Long story short, if we do not know the mathematical proof yet for why something is working, but we rigorously verified it is working, why won't we use it? Example: I do not know the opening hours of the shop, but I know if I come there any time after work between 6 and 8, I can buy food :)


TL;DR

Hey ***********

Happy to hear from you :)

So phrasing we use to talk about coincidences is "correlations are not causations". Indeed, if 2 variables have correlation (mathematical dependency when one both variables will for example increase or one increases while another decreases), it does not imply they have causation (one impacts another) necessarily:

When it comes to Neural network, it indeed becomes trickier to check what happens their. This is why the first advice we have while building ML models - know your data. Before building a NN, a researcher hopefully is doing:

1. problem framing, during which she talks to business domain experts on which features potentially impact the label;

2. data analysis and preprocessing to investigate into correlations between features and feature distributions;

3. building a baseline, a simple linear/logistic regression, which identifies only the existence of linear dependencies between the features and the label and sets a certain baseline. This is the basic model quality, which NN has to beat.

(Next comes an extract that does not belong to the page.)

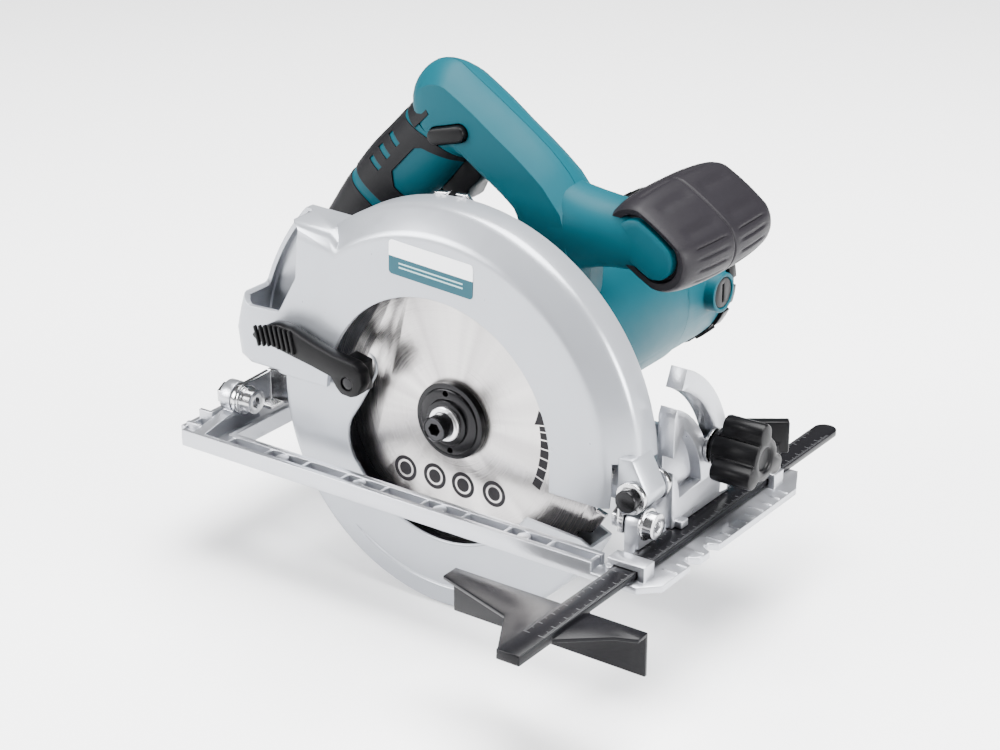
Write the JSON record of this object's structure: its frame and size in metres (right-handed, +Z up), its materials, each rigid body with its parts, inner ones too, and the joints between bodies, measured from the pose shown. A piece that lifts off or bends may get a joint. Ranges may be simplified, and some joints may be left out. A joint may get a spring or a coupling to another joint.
{
  "type": "circular saw",
  "caption": "Hand-held circular saw with tilting cast base, swinging blade guard, depth arc, D-shaped main handle, barrel front grip and sliding rip fence.",
  "frame": {"origin": "point on the sole of the base, in line with the arbor, 60 mm from the blade's mid-plane towards the motor", "axes": "+X is the cutting direction, +Y runs from the blade towards the motor, +Z is up from the sole"},
  "size_m": [0.312, 0.3173, 0.2635],
  "materials": {
    "cast_aluminium": "satin, fine as-cast grain",
    "guard_silver": "satin silver paint",
    "zinc_steel": "bright zinc plate",
    "blade_steel": "ground, radial brushing",
    "dark_steel": "black oxide",
    "machined_steel": "turned",
    "black_paint": "gloss black paint",
    "teal_plastic": "moulded, light texture",
    "black_plastic": "moulded, light texture",
    "grey_rubber": "soft overmould",
    "black_rubber": "soft overmould",
    "white_label": "printed film",
    "bronze": "sintered",
    "copper": "enamelled wire",
    "carbon": "pressed carbon",
    "lamination": "stacked steel"
  },
  "bodies": {
    "base": {"base_casting": "cast_aluminium", "bevel_scale": "white_label", "front_pivot_bolt": "zinc_steel", "rear_pivot_bolt": "zinc_steel"},
    "bevel_frame": {"front_bracket": "zinc_steel", "depth_guide": "zinc_steel", "depth_pin": "dark_steel", "bevel_stud": "zinc_steel", "bevel_washer": "zinc_steel"},
    "bevel_clamp": {"bevel_knob": "black_plastic"},
    "saw_body": {"upper_guard": "guard_silver", "gear_housing": "cast_aluminium", "motor_housing": "teal_plastic", "motor_end_cap": "black_plastic", "handle_right": "teal_plastic", "handle_left": "teal_plastic", "grip_overmould": "black_rubber", "front_grip_core": "teal_plastic", "front_grip_rubber": "grey_rubber", "brush_caps": "black_plastic", "brush_holders": "bronze", "carbon_brushes": "carbon", "stator_core": "lamination", "field_coils": "copper", "arbor_bearing": "machined_steel", "spindle_bush": "bronze", "armature_front_bearing": "machined_steel", "armature_rear_bearing": "machined_steel", "bearing_retainer": "machined_steel", "guard_circlip": "dark_steel", "switch_box": "black_plastic", "cord_inlet": "black_rubber", "rating_label": "white_label", "handle_screws": "dark_steel", "housing_screws": "dark_steel", "retainer_screws": "dark_steel", "guard_bumper": "black_rubber", "depth_bolt": "zinc_steel", "trigger_spring": "machined_steel"},
    "depth_clamp": {"depth_lever": "black_plastic"},
    "swing_guard": {"lower_guard": "guard_silver", "retract_lever": "black_plastic", "lever_screw": "dark_steel", "guard_spring": "dark_steel"},
    "arbor": {"output_spindle": "machined_steel", "drive_gear": "machined_steel", "inner_flange": "machined_steel", "saw_blade": "blade_steel", "outer_flange": "dark_steel", "arbor_bolt": "dark_steel"},
    "armature": {"armature_shaft": "machined_steel", "armature_core": "lamination", "commutator": "copper", "cooling_fan": "black_plastic"},
    "switch_trigger": {"trigger": "black_plastic"},
    "lock_off": {"lock_off_button": "black_plastic"},
    "arbor_lock": {"spindle_lock": "black_plastic"},
    "fence": {"rip_fence": "black_paint"},
    "fence_clamp": {"fence_screw": "black_plastic"}
  },
  "joints": [
    {"name": "bevel_tilt", "type": "hinge", "parent": "base", "child": "bevel_frame", "pos_m": [0, -0.068, 0.02], "axis": [1, 0, 0], "range_deg": [0, 45]},
    {"name": "bevel_clamp_turn", "type": "hinge", "parent": "bevel_frame", "child": "bevel_clamp", "pos_m": [0.13, -0.01127, 0.03953], "axis": [1, 0, 0], "range_deg": [-60, 60]},
    {"name": "depth_pivot", "type": "hinge", "parent": "bevel_frame", "child": "saw_body", "pos_m": [0.113, -0.06, 0.034], "axis": [0, 1, 0], "range_deg": [0, 38]},
    {"name": "depth_clamp_turn", "type": "hinge", "parent": "saw_body", "child": "depth_clamp", "pos_m": [-0.05459, -0.04, 0.04572], "axis": [0, 1, 0], "range_deg": [0, 50]},
    {"name": "blade_spin", "type": "hinge", "parent": "saw_body", "child": "arbor", "pos_m": [0, -0.06, 0.04], "axis": [0, 1, 0], "continuous": true},
    {"name": "armature_spin", "type": "hinge", "parent": "saw_body", "child": "armature", "pos_m": [0.00598, 0.04, 0.0653], "axis": [0, 1, 0], "continuous": true},
    {"name": "guard_swing", "type": "hinge", "parent": "saw_body", "child": "swing_guard", "pos_m": [0, -0.06, 0.04], "axis": [0, 1, 0], "range_deg": [0, 130], "stiffness_Nm_per_rad": 0.12, "springref_deg": -126.05},
    {"name": "trigger_pull", "type": "hinge", "parent": "saw_body", "child": "switch_trigger", "pos_m": [-0.02614, -0.005, 0.1629], "axis": [0, 1, 0], "range_deg": [0, 9], "stiffness_Nm_per_rad": 0.9, "springref_deg": -17.19},
    {"name": "lock_off_press", "type": "slide", "parent": "saw_body", "child": "lock_off", "axis": [0, 1, 0], "range_m": [0, 0.0035], "stiffness_N_per_m": 500, "springref_m": -0.003},
    {"name": "arbor_lock_press", "type": "slide", "parent": "saw_body", "child": "arbor_lock", "axis": [-1, 0, 0], "range_m": [0, 0.003], "stiffness_N_per_m": 500, "springref_m": -0.003},
    {"name": "fence_slide", "type": "slide", "parent": "base", "child": "fence", "axis": [0, 1, 0], "range_m": [-0.06, 0.028]},
    {"name": "fence_clamp_turn", "type": "hinge", "parent": "base", "child": "fence_clamp", "pos_m": [0.12275, 0.0365, 0.02], "axis": [0, 0, 1], "range_deg": [-90, 90]}
  ],
  "couplings": [
    {"joint": "armature_spin", "follows": "blade_spin", "ratio": -4.2}
  ]
}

4. introducing a non-linearity. If the quality of the model in step 3 is not satisfactory, a researcher may try to investigate further and assumes there might be some non-linear dependencies between the features and the label. An example of non-linear dependency can be the following: if house is 30 min walk from a bus stop, it is appealing and pricy, but if it is far then 30 min walk, nobody wants it, so you have to decrease the price significantly. There are 2 ways how to introduce non-linearity into the model. First option - by feature preprocessing. I can turn my numerical feature (distance in walk minutes from bus stop) into categorical ("less than 30 min" OR "more than 30 min"). And feed this feature back to my linear model. Second option - by feeding my features into a neural net. There is a theorem that any function can be approximated using a neural network. So we hope all sorts of dependencies will be found by NN.

However, you are right, that it is almost impossible to say how exactly features impact label. To make sure we are doing a good prediction job, on top of things listed above, we check that NN beats the quality of the linear model (otherwise what is the sense of using it?) and that it is predicting on test set (never-seen data) the same quality as it predicts on training set. This is a good enough method to verify model actually learns something, not memorizes the dataset.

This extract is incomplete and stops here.